The initiative, which started last year, has seen the taxman tightening the criteria for tax credit schemes for R&D activities, following concerns over organised criminal attacks on the schemes.

In its latest move, HMRC sent a ‘nudge’ letter in January warning companies that they may face formal tax enquiries and rejected claims if their returns are found to be inaccurate for whatever reason.

The letter states that HMRC believes companies in the sectors to which they are writing are being deliberately targeted by third parties to make inaccurate R&D claims as an amendment to their company tax returns.

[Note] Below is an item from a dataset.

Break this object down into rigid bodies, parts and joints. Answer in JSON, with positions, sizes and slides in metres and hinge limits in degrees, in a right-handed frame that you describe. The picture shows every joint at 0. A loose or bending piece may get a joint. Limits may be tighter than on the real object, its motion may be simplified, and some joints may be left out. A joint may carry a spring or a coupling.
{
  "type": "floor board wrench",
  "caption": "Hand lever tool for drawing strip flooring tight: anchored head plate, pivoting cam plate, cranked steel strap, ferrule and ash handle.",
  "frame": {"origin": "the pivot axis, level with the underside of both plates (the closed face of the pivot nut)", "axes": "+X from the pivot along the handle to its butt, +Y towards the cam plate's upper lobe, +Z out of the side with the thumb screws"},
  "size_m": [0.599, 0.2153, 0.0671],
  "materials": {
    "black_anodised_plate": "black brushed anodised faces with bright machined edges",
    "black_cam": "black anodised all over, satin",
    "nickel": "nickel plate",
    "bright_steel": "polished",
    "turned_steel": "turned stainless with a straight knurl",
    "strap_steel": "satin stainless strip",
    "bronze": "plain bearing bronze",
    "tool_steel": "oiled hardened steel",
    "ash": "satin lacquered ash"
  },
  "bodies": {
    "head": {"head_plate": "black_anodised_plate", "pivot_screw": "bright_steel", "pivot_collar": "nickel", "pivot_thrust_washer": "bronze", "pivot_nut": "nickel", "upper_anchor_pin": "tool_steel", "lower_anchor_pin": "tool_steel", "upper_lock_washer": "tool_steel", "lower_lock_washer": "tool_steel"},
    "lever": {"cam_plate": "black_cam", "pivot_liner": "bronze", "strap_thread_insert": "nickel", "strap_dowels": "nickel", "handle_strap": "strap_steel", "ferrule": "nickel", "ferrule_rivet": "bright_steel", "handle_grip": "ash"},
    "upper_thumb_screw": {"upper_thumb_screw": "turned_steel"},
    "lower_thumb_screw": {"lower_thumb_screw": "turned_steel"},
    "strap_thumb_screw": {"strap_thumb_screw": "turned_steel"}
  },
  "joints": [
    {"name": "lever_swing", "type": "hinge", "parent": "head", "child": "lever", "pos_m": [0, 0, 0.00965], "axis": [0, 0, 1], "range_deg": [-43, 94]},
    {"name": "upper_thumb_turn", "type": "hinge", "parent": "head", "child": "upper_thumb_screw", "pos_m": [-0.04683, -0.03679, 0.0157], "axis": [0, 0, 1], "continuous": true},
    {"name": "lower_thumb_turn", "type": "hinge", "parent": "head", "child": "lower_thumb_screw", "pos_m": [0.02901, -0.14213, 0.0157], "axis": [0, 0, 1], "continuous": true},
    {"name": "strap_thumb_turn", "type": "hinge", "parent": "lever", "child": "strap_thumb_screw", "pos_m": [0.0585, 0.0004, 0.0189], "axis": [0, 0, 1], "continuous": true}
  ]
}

It goes on to say that it is important for company directors to submit accurate claims for the correct amount of tax relief and, if any inaccuracies are found, they should make amendments as soon as possible.

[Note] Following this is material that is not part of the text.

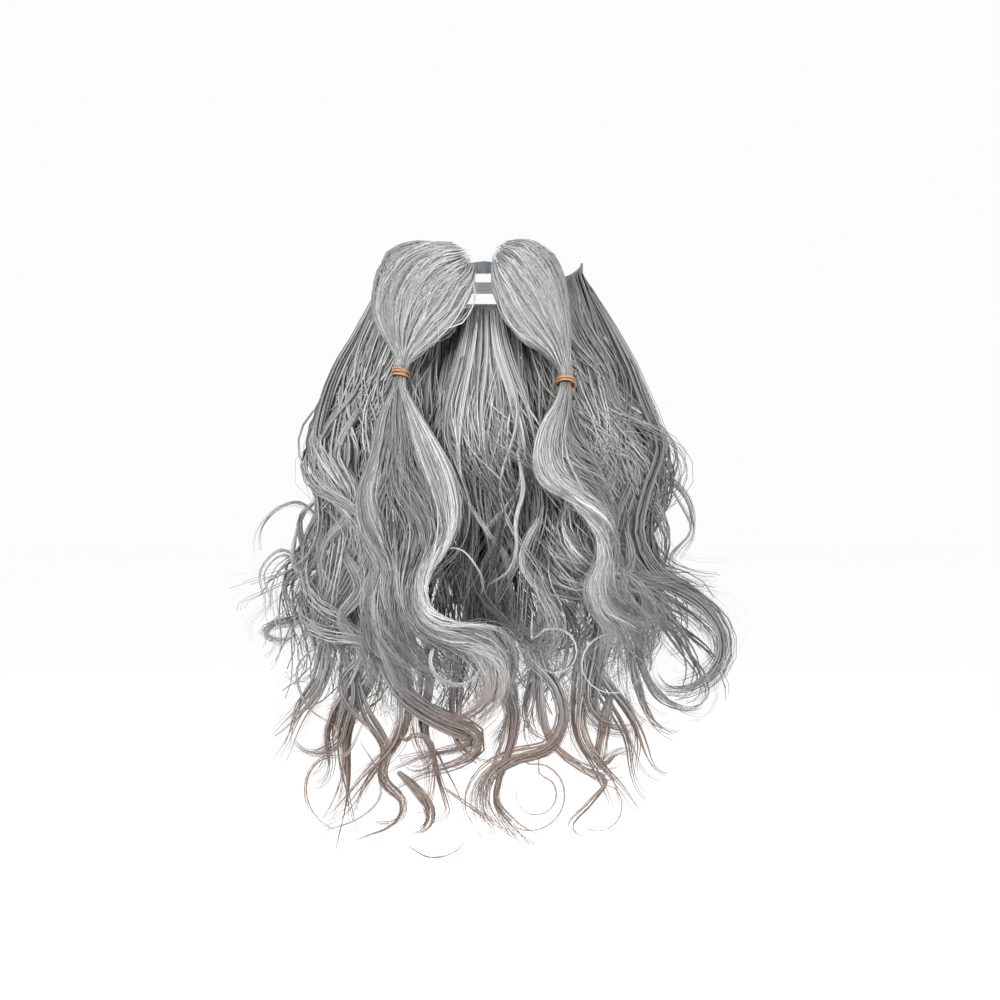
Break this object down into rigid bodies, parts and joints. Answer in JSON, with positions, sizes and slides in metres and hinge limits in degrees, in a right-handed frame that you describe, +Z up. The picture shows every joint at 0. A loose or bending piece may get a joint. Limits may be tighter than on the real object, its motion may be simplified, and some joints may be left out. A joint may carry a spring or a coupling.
{
  "type": "fake beard with moustache",
  "caption": "Long wavy false beard and moustache on a shaped face backing, with tied moustache tails, a mouth opening and an elastic band that holds it on the head.",
  "frame": {"origin": "middle of the mouth opening, on the side of the backing that lies on the skin", "axes": "+Z up along the face, +Y into the wearer's head, +X to the wearer's left; the beard faces -Y"},
  "size_m": [0.3489, 0.254, 0.4528],
  "materials": {
    "hair": "satin silver-grey synthetic fibre, taupe towards the tips",
    "knit": "matt blue-grey knitted mesh",
    "elastic": "matt woven elastic",
    "tie_rubber": "semi-gloss amber rubber"
  },
  "bodies": {
    "root": {"backing": "knit", "head_strap": "elastic", "chin_hair": "hair", "side_hair_right": "hair", "side_hair_left": "hair", "moustache_right": "hair", "moustache_left": "hair", "tie_right": "tie_rubber", "tie_left": "tie_rubber"}
  },
  "joints": []
}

According to an HMRC spokesperson, the new checks have resulted in more than 1,600 claims subjected to further scrutiny, of which more than 80 per cent were not paid out after the checks.

Eight people were arrested in October 2022 over allegations that they had submitted more than 100 fraudulent R&D tax relief claims, which would have cost the Exchequer more than £16 million.

Roger Isaacs, Forensic Partner at Milsted Langdon, said: “The assessment as to whether a claim for R&D tax credits should be agreed can often be subjective but there is a huge difference between, on the one hand, the submission of a claim in good faith that is rejected by HMRC because HMRC deems that it fails to meet the requisite criteria and, on the other hand, a deliberate attempt to defraud HMRC by knowingly submitting a claim that has no factual basis.

“Business owners who are told that, in return for a hefty fee, a third party can help them obtain tax credits that seem too good to be true would be well advised to bear in mind the old adage that if it looks too good to be true, it almost certainly will be too good to be true.”

Source: City AM

Posted in The Forensic Blog.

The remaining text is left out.